Tinha uns 25 anos, porém, quando enfrentei meu caso explícito de assédio sexual. Trabalhava em um jornal semanal e, durante uma viagem de trabalho com um grupo de jornalistas, conheci um editor do jornal que sempre sonhei em trabalhar – detalhe importante: ele levou a esposa na viagem. Ficamos amigos, ele me elogiou muito. De volta, me ligou e pediu que eu encaminhasse meu currículo, o que fiz imediatamente, explodindo de felicidade. Eis que, depois de alguns dias, ele me liga e diz que tinha outra viagem para fazer, que era um final de semana e que seria muito legal se eu fosse com ele para discutirmos minha contratação. Fiquei em estado de choque e só consegui responder que estava fora de cogitação. Desnecessário dizer que nunca mais ouvi falar no sujeito.
Me senti um lixo. Pensava que eu devia ser uma péssima profissional, que só era vista por ser uma garota bonitinha. No meu primeiro trabalho, ainda não como jornalista (mas coincidentemente na mesma empresa desse editor), o big boss da vez, ao me contratar, disse que o local ficaria muito mais bonito comigo lá – saí da sala muito infeliz, pois esperava que ficasse muito mais eficiente...
Tenho certeza que há mulheres muito fortes e seguras que não se deixam intimidar por essas coisas. Além esperar – desesperadamente – que aconteçam muito menos. No meu caso, não tenho como dizer se e quanto isso influenciou na minha própria vida e carreira.
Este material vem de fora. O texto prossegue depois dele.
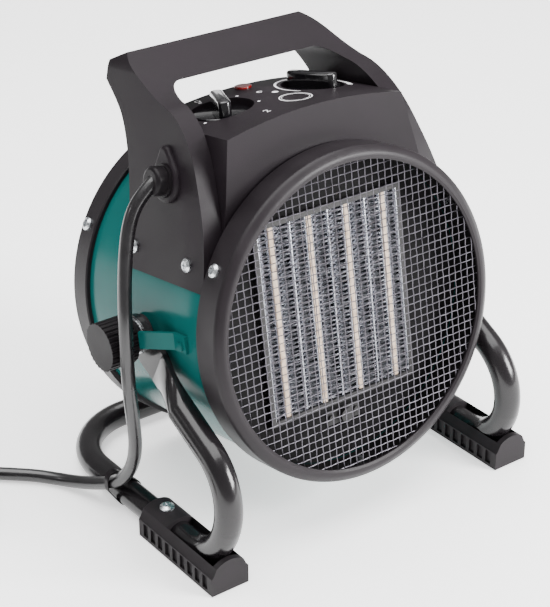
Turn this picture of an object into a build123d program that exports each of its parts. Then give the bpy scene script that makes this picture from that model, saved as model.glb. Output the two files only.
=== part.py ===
from build123d import *
import os
from math import cos, pi, radians, sin, sqrt, tan

os.makedirs("parts", exist_ok=True)

# Round ceramic fan heater on a bent tube stand.  Millimetres, +Z up, the front faces -Y.
# The origin lies on the floor, under the middle of the stand.

# ---------------------------------------------------------------- driving dimensions
# Heater body, measured along its own axis from the front grille plane (depth) and from that axis
drum_r = 94.0
drum_wall = 1.0
drum_front = 4.0
drum_back = 147.2
ring_r = 97.0
ring_lip_r = 89.2
ring_depth = 19.0
ring_lip = 1.2
rear_ring_front = 135.5
rear_ring_back = 151.3
tilt = 9.4
pivot_depth = 77.5

# Stand
tube_r = 8.0
tube_wall = 1.5
sole = 1.6
foot_x = 105.4
leg_x = 102.0
leg_slope = 27.0
leg_length = 111.1
leg_toe_y = -81.4
crossbar_y = 89.0
front_bend = 35.3
rear_bend = 46.0
foot_length = 73.4
foot_width = 24.6
foot_height = 20.0
foot_front_y = -93.0
pivot_y = 4.5
pivot_z = 114.7
eye_t = 3.6
eye_r = 12.0
crimp_start = 24.0
crimp_end = 54.0

# Clamp at the pivot
pad_t = 2.0
pad_r = 11.0
stud_r = 4.0
washer_r = 10.5
washer_t = 1.0
hub_r = 9.5
hub_length = 5.0
grip_r = 14.0
grip_length = 17.5

# Handle and control housing
handle_wall = 12.0
handle_half = 69.0
handle_ref = 130.0
draft = 0.2
handle_skin = 2.6
housing_front = 20.6
housing_crown = 119.0
housing_edge = 112.6
housing_wall = 2.4
knob_x = 32.0
knob_depth = 68.0
well_r = 18.5
well_floor = 111.6
lamp_depth = 92.0
lamp_r = 4.2
gland_depth = 59.0
gland_height = 88.5
gland_boss = 3.2
gland_boss_r = 12.5
gland_cap_r = 8.2
gland_cap = 8.6
gland_thread_r = 6.2
cord_r = 4.0

# Mains lead, from the gland to its coil, and from the coil to the plug
lead_route = [
    (-84.9, 0.7, 207.8),
    (-96.2, 1.3, 199.6),
    (-103.8, 0.2, 186.4),
    (-109.0, -3.6, 171.0),
    (-113.0, -7.6, 153.6),
    (-116.4, -12.4, 135.6),
    (-117.8, -14.6, 115.2),
    (-117.2, -14.8, 93.6),
    (-115.0, -14.0, 72.6),
    (-112.2, -11.0, 53.6),
    (-111.2, -4.6, 36.6),
    (-112.6, 3.8, 24.6),
    (-115.6, 13.4, 17.4),
    (-119.0, 26.0, 11.6),
    (-122.8, 40.0, 6.6),
    (-128.6, 53.4, 4.0),
    (-137.4, 64.6, 4.0),
    (-148.0, 74.4, 4.0),
    (-160.0, 85.2, 4.0),
    (-172.6, 97.4, 4.0),
    (-185.0, 109.0, 4.0),
]
tail_route = [
    (-271.0, 78.0, 20.0),
    (-271.4, 64.0, 20.2),
    (-272.2, 48.4, 19.6),
    (-272.0, 34.0, 18.8),
    (-272.0, 22.0, 18.8),
]
coil_centre = (-223.0, 79.6)
coil_in = 36.0
coil_out = 52.0
coil_height = 6 * cord_r

# Heating element
element_front = 21.6
element_depth = 14.0
element_height = 113.0
element_rise = 2.5
bar_pitch = 26.4
bar_width = 7.0
bars = 4
outer_fin = 6.2
divider_t = 1.0
frame_rail = 3.0
baffle_t = 1.0

# Fan and motor
fan_depth = 62.0
fan_r = 80.0
fan_hub_r = 15.0
fan_hub_length = 16.0
blades = 5
blade_chord = 42.0
blade_t = 1.6
blade_pitch = 32.0
blade_root = 13.0
shaft_r = 2.5
stack_depth = 88.0
stack_length = 24.0
stack_side = 58.0
rotor_r = 15.5
rotor_gap = 0.5
bracket_gap = 5.0
bracket_t = 1.6
bush_r = 6.0
mount_depth = 124.0
mount_t = 1.4

# Grilles
wire_r = 0.45
wire_pitch = 4.6
grille_rim = 3.4
grille_t = 2.2

# Clearances
slip = 0.05
fit_gap = 0.1
seat_gap = 0.3

UPWARDS = (Align.CENTER, Align.CENTER, Align.MIN)
DOWNWARDS = (Align.CENTER, Align.CENTER, Align.MAX)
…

Essas lembranças vieram à minha cabeça enquanto assistia ao filme O Escândalo (de Jay Roach), sobre os casos de assédio sexual na Fox News. O incômodo era ainda maior porque as mulheres assediadas do filme (as atrizes Charlize Theron, Nicole Kidman e Margot Robbie, incríveis nos papéis) nem eram o que considero pessoas legais, mas umas reacionárias e carreiristas de primeira. Aliás, sororidade é o que não vemos entre as mulheres no filme, o que dificulta, no primeiro momento, a empatia por elas. Mas, conforme acompanhamos seus dramas e as escrotices às quais são submetidas, vamos percebendo que são pequenas as chances femininas de ascensão sem, no mínimo, um pouco de cumplicidade com o sistema. Foi um filme doloroso de ver.